Mid-level, unstructured asynchronous operations

• Sources are the abstractions of asynchronous resources that an Async context can .awaitResult for. From the high-level interface, we have been using Future[T], which is actually a Source[Try[T]] that has a special property: once completed, Future[T] always return the same result.
• Listeners are the primary out-of-band way to receive values from a Source.
  The most simple implementation of a listener can be done by Listener.apply, which takes the item T and the origin Source[T] and do something with it! Listeners always receive at most one item from the Source, and are removed from the Source's list once completed.
  Listener bodies are run on the same computation that resolves the sources, so usage of them needs to be carefully tuned for a high degree of concurrency performance.
  • Locking listeners adds synchronization capabilities to a listener, to allow it to listen to multiple sources and decide whether it would be open to accepting the item or it is already expired. To know more, check out the Listener interface.
• Channels are bidirectional channels that can be use as a communication mean between concurrent processes. They provide .send(x: T)(using Async) and .read()(using Async) as suspending methods, but also .readSource and .sendSource(x: T) sources that reads/sends an item when a listener is attached and accepts the item/event.
  Three types of channels are provided:
  • SyncChannels are unbuffered synchronous (rendezvous) channels where sends and reads block until the transfer is actually made.
  • BufferedChannels allow sends to be buffered up to a certain buffer count, completing instantly if buffer space is available.
  • UnboundedChannels allow sends to be always buffered with a growable buffer, returning instantly in all cases. It exposes a .sendImmediately method that allows sending without an Async context.
• race, select and channel synchronization: gears provide exclusivity when using the above Async.select method with sources: exactly one of the given sources given will be resolved by the select (and no other item/event will be consumed from other sources). This is especially important for channels, as you typically would not want items from a channel being raced and thrown away:

  Async.blocking:
    val c1 = UnboundedChannel[Int]()
    val c2 = UnboundedChannel[Int]()
    c1.sendImmediately(1)
    c2.sendImmediately(2)
  
    def getInt = Async.select(
      c1.readSource.andThen(_ + 1),
      c2.readSource.andThen(_ + 2),
    )
  
    val ints = Seq(getInt, getInt) // Seq(1, 2) or Seq(2, 1)

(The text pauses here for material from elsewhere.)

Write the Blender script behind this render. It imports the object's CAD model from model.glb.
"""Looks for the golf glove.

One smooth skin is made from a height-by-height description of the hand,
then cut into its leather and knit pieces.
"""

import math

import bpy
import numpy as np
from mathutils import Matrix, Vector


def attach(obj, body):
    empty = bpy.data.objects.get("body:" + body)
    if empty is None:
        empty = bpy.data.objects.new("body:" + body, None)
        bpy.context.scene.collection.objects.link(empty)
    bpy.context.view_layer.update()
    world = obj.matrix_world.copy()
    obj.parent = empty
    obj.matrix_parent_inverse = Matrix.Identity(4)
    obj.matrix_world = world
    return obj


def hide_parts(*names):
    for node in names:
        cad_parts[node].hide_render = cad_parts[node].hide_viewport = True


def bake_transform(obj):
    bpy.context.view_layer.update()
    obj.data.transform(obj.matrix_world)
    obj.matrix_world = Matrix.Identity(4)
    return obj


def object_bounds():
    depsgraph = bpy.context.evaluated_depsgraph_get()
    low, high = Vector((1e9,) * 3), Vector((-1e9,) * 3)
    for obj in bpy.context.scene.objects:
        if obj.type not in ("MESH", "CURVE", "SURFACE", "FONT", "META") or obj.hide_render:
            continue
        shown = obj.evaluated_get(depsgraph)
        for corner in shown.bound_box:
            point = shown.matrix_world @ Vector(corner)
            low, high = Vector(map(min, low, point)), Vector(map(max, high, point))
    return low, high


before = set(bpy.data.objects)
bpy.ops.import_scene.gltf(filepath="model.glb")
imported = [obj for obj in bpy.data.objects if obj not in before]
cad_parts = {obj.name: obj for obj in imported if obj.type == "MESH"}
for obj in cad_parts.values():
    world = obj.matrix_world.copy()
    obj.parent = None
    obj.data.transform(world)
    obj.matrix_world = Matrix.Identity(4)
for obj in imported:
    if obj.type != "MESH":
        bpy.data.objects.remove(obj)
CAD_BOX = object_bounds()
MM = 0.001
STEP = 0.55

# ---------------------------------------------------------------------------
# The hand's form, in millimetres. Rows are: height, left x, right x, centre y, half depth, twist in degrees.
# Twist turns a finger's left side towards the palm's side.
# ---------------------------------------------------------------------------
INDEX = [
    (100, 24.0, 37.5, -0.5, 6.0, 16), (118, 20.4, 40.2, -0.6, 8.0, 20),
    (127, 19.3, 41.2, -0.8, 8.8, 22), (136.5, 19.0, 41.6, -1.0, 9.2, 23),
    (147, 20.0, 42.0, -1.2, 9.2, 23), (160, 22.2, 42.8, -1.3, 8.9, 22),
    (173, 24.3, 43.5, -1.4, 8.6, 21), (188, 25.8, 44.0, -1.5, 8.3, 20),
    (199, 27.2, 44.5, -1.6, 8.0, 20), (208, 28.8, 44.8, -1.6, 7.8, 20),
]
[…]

  race has a similar exclusivity semantics to select, but expects a list of Source[T] as parameters and return a Source[T], resolving with an item when one of the inputs produces one. This allows you to compose Sources by racing them losslessly:

  val c1 = UnboundedChannel[Int]()
  val c2 = UnboundedChannel[Int]()
  val c3 = UnboundedChannel[Int]()
  c1.sendImmediately(1)
  c2.sendImmediately(2)
  
  val cs12: Source[Int] = Async.race(c1.readSource, c2.readSource)
  val cs123: Source[Int] = Async.race(cs12, c3.readSource)
  
  val ints = Async.blocking { Seq(cs12.awaitResult, cs123.awaitResult) } // Seq(1, 2) or Seq(2, 1)

• Creating sources: Source is a trait that can be manually implemented, but some Source creation methods are available:
  • With Promise and Future.withResolver: Promise is a wrapper for a Future that gets externally resolved. It exposes a .complete method which can be called externally to resolve the future and continue all awaiting computations.
    Future.withResolver exposes the same mechanics, but in a more familiar interface to Node.js's Promise constructor, while also allowing the caller to register a method that cleans up the external process when the Future is cancelled.
  • With Source.values: creates a very simple queue-like source that resolves items to listeners as they come.
  • Source transformation API: Source[T] exposes .transformValuesWith which applies a transformation function to every item in the original source before passing on a listener. This can be used to transform sources, but is not recommended, as the transformation will be run on the same computation as the original source and might cause unexpected performance problems.

Low-level suspension API and scheduling

gears's Async context requires the machinery of a Suspension API, which resembles "delimited continuations" to work. While default implementations for JVM 21+ and Scala Native 0.5+ exists, it is entirely replaceable and custom implementations (for example, to provide compatibility with JVM <= 20 with custom fibers) can be provided to create an Async context through Async.blocking.
A Scheduler is also needed. By default, the default JVM virtual thread scheduler is used on JVM and ForkJoinPool is used on Scala Native.

Some "primitive" operations, such as sleep, are required from the scheduler/suspension implementation through the AsyncOperations interface. Again, default implementations are provided, but this can be customized.

What's coming up next?

• A strawman interface for cross platform IO: A separate library gears-io is in the early stage of design, which will provide a common asynchronous I/O (file, sockets) interface using Gear's Async context functions. We hope to enable cross-platform performant asynchronous I/O through this interface.
• More refinement to the API and support for structured concurrency
• Your input! We would appreciate any effort to start using the library, build something cool and report the experience!